[Problem to work on]:
Please give back word for word the lines below, from the first one through the one with "return SimpleNamespace(y=S.half_lid - S.hinge_setback, z=S.rim_z".

[Materials provided]:
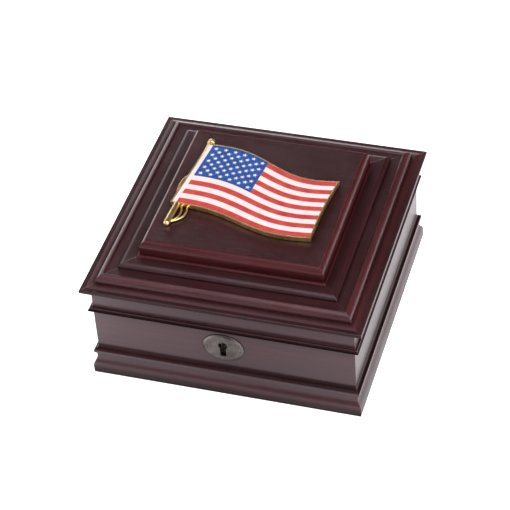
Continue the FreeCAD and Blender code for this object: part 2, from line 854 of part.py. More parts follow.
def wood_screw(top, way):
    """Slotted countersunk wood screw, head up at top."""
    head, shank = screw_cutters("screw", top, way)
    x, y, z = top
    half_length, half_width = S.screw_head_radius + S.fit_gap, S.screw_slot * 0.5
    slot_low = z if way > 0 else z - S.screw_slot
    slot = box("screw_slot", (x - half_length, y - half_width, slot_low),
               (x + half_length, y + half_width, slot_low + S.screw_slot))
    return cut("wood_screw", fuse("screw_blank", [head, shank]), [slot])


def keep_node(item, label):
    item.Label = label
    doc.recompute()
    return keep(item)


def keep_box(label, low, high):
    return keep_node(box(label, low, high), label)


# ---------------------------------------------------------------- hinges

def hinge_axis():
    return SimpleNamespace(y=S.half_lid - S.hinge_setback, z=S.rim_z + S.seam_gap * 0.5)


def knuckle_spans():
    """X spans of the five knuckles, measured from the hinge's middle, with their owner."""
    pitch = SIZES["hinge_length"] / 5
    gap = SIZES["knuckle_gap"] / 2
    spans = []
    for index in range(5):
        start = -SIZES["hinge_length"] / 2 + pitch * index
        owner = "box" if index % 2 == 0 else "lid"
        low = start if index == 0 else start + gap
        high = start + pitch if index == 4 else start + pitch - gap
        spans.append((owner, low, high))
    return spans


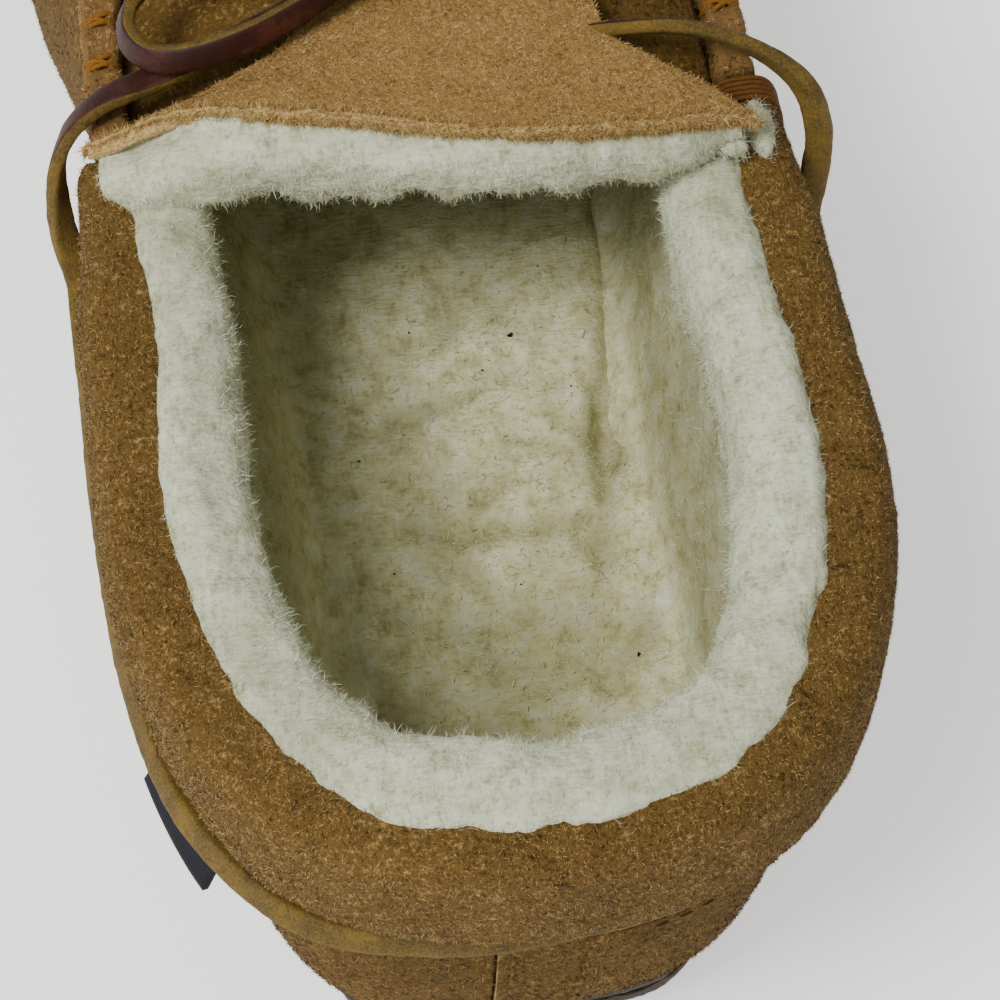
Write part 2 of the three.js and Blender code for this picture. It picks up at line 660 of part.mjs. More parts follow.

[Reply]:
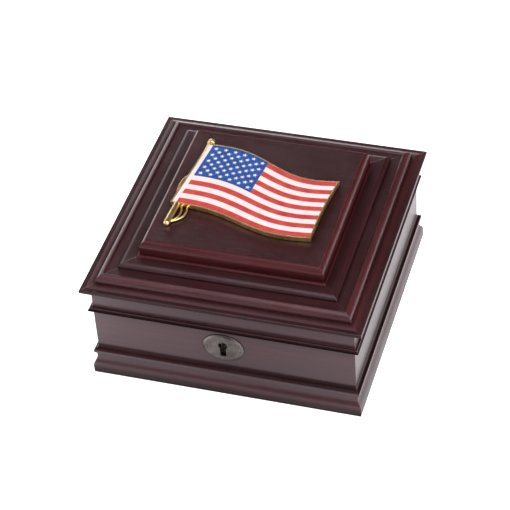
Continue the FreeCAD and Blender code for this object: part 2, from line 854 of part.py. More parts follow.
def wood_screw(top, way):
    """Slotted countersunk wood screw, head up at top."""
    head, shank = screw_cutters("screw", top, way)
    x, y, z = top
    half_length, half_width = S.screw_head_radius + S.fit_gap, S.screw_slot * 0.5
    slot_low = z if way > 0 else z - S.screw_slot
    slot = box("screw_slot", (x - half_length, y - half_width, slot_low),
               (x + half_length, y + half_width, slot_low + S.screw_slot))
    return cut("wood_screw", fuse("screw_blank", [head, shank]), [slot])


def keep_node(item, label):
    item.Label = label
    doc.recompute()
    return keep(item)


def keep_box(label, low, high):
    return keep_node(box(label, low, high), label)


# ---------------------------------------------------------------- hinges

def hinge_axis():
    return SimpleNamespace(y=S.half_lid - S.hinge_setback, z=S.rim_z + S.seam_gap * 0.5)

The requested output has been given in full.